Set down exactly, please, each line from the one containing "Write the FreeCAD" through the one containing "# The origin", both lines included, and no other line.

Extracted material
┄┄┄┄┄┄┄┄┄┄┄┄┄┄┄┄┄┄┄┄

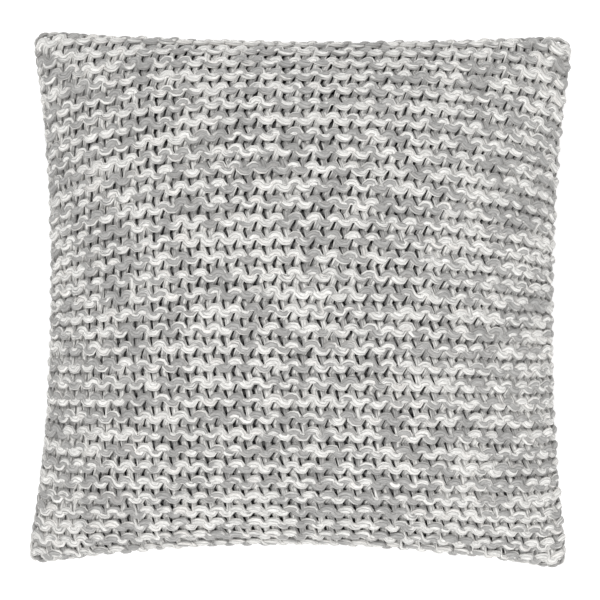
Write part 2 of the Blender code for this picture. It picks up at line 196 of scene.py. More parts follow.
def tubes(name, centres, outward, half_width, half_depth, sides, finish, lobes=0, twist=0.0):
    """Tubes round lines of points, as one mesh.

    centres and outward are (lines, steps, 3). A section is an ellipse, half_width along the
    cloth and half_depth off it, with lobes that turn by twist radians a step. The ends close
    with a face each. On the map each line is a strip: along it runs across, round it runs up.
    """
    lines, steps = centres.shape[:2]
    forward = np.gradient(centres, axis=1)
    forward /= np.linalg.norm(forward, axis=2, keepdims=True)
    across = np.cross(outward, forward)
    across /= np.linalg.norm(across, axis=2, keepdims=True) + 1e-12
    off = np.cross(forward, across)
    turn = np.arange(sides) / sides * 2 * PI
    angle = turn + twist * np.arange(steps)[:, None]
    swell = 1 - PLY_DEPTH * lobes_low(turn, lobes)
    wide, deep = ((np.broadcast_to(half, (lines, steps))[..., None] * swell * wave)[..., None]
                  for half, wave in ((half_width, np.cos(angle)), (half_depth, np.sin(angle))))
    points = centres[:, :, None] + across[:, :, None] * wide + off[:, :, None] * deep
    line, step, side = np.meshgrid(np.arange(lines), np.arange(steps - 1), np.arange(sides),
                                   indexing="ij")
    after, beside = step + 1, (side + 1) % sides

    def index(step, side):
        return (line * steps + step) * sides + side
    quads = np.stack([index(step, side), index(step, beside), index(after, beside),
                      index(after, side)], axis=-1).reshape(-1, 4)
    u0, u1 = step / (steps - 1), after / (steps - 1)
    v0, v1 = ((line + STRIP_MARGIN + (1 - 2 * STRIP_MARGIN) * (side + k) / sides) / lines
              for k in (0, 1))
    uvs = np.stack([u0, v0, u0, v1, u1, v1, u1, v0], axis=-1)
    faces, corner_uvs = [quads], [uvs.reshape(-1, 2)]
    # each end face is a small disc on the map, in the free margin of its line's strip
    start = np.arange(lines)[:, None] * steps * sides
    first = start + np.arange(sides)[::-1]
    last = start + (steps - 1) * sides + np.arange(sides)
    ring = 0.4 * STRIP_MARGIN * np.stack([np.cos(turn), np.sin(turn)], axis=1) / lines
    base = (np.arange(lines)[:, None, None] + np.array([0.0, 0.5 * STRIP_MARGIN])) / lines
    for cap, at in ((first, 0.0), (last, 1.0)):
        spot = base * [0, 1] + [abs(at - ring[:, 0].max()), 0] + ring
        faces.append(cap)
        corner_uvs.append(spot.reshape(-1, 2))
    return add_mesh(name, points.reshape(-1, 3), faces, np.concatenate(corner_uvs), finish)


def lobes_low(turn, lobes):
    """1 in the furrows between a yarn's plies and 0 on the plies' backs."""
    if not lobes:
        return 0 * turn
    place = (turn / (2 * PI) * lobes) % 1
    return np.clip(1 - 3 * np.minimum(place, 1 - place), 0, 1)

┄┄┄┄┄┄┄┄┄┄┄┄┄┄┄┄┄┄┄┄

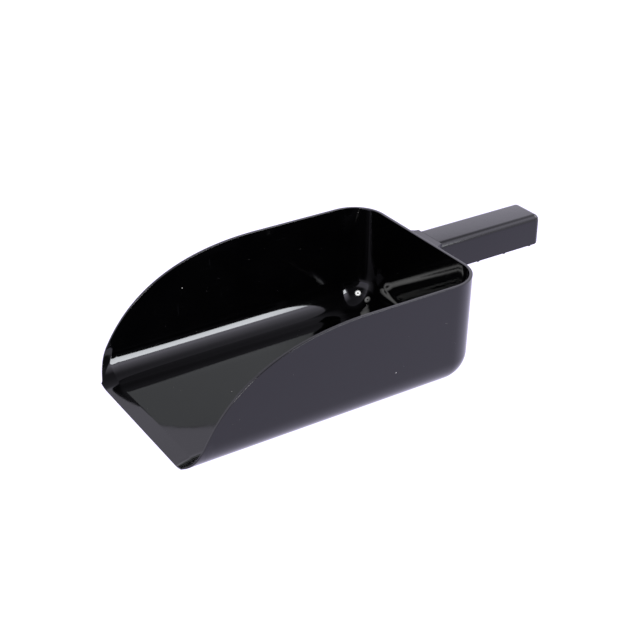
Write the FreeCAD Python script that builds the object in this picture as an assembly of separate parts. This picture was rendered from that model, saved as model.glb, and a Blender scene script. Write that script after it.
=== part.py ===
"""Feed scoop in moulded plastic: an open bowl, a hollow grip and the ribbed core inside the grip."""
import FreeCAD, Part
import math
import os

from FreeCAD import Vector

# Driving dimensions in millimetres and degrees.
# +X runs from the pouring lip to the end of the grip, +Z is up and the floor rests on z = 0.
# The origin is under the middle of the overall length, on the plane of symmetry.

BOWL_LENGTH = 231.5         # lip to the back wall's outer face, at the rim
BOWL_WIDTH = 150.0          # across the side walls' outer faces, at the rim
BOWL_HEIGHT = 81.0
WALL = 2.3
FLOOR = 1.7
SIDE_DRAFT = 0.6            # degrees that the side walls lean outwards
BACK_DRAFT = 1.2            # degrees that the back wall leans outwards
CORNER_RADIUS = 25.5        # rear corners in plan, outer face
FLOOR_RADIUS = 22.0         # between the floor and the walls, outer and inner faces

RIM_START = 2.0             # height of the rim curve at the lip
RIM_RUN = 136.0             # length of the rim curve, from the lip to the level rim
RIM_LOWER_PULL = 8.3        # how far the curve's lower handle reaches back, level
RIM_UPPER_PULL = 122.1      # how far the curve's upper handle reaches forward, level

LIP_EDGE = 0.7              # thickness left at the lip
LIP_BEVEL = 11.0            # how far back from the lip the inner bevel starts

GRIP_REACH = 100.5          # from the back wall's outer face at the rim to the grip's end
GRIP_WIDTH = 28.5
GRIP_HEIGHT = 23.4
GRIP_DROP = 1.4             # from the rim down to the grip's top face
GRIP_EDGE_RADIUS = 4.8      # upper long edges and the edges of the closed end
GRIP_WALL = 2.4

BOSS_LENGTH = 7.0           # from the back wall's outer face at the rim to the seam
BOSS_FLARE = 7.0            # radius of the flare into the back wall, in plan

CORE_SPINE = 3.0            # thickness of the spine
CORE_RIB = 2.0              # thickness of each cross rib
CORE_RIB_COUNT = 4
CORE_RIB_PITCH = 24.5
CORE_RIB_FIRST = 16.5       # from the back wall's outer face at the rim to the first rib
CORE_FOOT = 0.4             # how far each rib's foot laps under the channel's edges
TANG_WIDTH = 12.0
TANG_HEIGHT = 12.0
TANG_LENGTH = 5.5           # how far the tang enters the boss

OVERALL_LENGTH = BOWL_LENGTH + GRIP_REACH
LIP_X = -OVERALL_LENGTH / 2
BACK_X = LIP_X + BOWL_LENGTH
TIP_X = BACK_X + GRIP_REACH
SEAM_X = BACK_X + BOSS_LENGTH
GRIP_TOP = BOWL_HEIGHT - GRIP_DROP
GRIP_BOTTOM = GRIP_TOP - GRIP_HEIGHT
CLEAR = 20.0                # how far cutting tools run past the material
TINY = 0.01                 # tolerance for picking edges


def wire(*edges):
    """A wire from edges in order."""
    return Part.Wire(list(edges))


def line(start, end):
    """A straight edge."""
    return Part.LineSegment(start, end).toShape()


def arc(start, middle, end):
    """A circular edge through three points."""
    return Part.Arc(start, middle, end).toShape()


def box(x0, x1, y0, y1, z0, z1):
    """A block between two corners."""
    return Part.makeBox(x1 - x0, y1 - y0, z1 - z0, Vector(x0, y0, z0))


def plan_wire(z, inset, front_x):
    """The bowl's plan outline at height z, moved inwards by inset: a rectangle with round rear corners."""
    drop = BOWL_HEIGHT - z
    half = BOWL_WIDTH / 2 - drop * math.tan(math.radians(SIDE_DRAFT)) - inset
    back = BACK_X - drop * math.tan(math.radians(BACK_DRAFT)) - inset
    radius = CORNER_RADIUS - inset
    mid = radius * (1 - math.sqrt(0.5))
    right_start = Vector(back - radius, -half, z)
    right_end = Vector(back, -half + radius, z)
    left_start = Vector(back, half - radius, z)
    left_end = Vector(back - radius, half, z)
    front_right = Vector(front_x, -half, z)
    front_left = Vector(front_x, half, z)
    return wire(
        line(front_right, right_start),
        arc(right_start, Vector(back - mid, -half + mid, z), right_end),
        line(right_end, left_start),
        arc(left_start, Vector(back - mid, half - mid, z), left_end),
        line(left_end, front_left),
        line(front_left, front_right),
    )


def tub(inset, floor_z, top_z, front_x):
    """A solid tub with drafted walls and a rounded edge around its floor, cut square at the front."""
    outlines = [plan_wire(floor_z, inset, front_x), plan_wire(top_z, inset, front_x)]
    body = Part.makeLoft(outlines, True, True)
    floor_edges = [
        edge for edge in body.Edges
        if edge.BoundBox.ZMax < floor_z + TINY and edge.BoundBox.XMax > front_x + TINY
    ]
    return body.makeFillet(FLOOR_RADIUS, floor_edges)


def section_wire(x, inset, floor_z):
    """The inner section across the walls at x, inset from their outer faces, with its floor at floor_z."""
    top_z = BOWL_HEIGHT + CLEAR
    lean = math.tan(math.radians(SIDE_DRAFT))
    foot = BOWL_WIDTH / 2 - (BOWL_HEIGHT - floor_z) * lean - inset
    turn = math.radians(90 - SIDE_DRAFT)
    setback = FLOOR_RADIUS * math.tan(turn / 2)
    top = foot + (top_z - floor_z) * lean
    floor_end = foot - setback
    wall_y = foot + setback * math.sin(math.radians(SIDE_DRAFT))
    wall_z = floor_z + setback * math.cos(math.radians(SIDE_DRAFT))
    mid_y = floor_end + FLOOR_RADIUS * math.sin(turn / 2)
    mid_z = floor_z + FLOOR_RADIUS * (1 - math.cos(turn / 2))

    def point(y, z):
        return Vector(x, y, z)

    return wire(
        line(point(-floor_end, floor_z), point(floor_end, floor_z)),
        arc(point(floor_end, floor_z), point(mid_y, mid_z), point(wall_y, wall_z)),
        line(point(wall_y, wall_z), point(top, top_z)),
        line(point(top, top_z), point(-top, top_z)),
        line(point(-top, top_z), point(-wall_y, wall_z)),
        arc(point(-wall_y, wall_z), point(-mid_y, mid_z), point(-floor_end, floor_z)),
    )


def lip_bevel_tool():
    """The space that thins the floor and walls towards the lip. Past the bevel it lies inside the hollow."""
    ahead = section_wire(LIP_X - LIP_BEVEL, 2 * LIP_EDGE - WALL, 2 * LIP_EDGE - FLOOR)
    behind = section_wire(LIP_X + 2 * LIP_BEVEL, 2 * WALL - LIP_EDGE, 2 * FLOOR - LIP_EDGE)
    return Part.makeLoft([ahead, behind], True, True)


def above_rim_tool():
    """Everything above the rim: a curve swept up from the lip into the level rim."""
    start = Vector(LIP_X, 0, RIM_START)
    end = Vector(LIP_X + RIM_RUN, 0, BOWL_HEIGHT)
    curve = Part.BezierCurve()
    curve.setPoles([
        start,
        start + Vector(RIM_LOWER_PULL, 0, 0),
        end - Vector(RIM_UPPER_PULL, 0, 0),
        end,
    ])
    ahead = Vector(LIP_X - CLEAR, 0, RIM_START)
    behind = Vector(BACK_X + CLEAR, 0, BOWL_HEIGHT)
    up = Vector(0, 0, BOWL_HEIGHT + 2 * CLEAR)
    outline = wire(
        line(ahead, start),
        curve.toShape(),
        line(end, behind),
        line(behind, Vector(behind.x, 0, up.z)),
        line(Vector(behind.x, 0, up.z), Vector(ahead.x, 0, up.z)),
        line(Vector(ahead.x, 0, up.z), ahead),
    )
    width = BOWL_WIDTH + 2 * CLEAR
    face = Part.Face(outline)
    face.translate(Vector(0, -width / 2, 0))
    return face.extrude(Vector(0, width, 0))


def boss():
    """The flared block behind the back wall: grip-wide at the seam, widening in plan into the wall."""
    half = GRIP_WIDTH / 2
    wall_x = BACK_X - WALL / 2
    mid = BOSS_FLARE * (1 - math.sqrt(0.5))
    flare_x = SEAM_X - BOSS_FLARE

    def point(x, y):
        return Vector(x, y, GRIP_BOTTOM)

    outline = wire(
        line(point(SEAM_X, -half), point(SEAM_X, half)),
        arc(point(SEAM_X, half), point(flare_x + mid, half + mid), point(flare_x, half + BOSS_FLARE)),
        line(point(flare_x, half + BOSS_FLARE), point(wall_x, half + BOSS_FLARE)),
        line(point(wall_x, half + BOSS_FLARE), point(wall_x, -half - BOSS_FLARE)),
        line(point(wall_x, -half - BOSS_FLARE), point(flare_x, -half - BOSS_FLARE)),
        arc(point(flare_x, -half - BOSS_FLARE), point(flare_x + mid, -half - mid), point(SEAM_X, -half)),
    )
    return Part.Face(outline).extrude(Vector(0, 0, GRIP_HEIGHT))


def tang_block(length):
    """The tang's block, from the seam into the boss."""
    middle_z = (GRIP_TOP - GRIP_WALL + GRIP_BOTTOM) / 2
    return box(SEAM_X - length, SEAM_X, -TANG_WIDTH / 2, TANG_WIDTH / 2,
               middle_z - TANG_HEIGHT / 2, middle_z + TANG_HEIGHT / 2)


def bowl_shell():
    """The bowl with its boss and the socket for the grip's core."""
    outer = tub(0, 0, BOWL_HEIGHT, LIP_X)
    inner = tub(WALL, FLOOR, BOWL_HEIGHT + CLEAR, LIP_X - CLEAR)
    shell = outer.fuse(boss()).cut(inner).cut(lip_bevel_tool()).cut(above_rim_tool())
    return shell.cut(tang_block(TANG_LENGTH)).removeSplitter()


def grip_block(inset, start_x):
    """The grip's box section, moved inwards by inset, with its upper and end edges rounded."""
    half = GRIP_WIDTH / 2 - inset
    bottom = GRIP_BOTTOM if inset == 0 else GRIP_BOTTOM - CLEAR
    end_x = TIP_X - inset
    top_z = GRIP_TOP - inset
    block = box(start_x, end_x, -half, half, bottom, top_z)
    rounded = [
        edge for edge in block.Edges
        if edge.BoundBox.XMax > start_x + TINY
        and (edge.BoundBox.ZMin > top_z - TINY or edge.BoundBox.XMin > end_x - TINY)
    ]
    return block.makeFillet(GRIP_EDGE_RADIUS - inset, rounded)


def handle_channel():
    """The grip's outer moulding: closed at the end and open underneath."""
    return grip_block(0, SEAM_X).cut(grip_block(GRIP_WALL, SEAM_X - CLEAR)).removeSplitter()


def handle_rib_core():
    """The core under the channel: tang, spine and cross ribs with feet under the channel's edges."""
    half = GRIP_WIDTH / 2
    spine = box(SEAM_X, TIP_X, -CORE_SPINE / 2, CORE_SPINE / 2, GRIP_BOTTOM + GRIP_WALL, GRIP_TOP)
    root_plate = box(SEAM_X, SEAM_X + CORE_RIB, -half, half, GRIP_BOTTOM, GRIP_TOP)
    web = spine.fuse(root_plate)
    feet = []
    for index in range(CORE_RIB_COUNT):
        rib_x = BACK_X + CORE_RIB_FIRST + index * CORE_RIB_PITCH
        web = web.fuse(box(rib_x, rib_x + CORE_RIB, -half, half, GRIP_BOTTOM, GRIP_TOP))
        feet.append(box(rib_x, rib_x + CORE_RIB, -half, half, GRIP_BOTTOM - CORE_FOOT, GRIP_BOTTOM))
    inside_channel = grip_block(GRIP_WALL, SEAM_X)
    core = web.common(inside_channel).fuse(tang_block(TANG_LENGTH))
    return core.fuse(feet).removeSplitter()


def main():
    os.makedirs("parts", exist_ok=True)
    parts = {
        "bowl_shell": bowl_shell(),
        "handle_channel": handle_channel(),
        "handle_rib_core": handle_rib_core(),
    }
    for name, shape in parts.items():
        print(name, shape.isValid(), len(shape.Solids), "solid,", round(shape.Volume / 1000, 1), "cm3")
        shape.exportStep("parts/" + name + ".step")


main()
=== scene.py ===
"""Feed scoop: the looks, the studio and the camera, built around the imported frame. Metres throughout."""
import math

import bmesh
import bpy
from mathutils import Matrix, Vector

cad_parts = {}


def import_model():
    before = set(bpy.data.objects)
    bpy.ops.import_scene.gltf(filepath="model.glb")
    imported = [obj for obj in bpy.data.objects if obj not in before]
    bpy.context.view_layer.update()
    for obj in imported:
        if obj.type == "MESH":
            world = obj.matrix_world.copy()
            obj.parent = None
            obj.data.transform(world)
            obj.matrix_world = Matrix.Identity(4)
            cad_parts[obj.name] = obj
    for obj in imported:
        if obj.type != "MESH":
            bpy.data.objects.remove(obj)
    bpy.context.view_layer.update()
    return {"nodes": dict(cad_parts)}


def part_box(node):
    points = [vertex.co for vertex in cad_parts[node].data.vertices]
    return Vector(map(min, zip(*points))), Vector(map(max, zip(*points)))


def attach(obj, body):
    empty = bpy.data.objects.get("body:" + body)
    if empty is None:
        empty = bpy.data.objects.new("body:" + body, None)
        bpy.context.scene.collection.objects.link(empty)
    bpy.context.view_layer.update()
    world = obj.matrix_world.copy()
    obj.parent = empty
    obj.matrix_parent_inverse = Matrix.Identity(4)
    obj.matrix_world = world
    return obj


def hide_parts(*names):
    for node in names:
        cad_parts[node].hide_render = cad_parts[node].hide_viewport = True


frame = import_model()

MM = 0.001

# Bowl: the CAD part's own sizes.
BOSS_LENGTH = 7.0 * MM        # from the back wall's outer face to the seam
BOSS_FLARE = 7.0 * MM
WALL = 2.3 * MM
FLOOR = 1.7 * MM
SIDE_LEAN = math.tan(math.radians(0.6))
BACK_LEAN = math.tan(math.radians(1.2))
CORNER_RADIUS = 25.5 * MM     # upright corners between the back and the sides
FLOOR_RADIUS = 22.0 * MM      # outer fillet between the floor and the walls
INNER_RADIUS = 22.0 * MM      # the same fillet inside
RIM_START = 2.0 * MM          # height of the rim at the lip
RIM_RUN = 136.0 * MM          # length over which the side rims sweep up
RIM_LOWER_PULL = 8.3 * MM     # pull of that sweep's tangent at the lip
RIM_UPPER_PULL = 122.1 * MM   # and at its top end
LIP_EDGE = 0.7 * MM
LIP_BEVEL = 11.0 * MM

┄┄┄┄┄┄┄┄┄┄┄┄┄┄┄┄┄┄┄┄

Result of this exercise
Write the FreeCAD Python script that builds the object in this picture as an assembly of separate parts. This picture was rendered from that model, saved as model.glb, and a Blender scene script. Write that script after it.
=== part.py ===
"""Feed scoop in moulded plastic: an open bowl, a hollow grip and the ribbed core inside the grip."""
import FreeCAD, Part
import math
import os

from FreeCAD import Vector

# Driving dimensions in millimetres and degrees.
# +X runs from the pouring lip to the end of the grip, +Z is up and the floor rests on z = 0.
# The origin is under the middle of the overall length, on the plane of symmetry.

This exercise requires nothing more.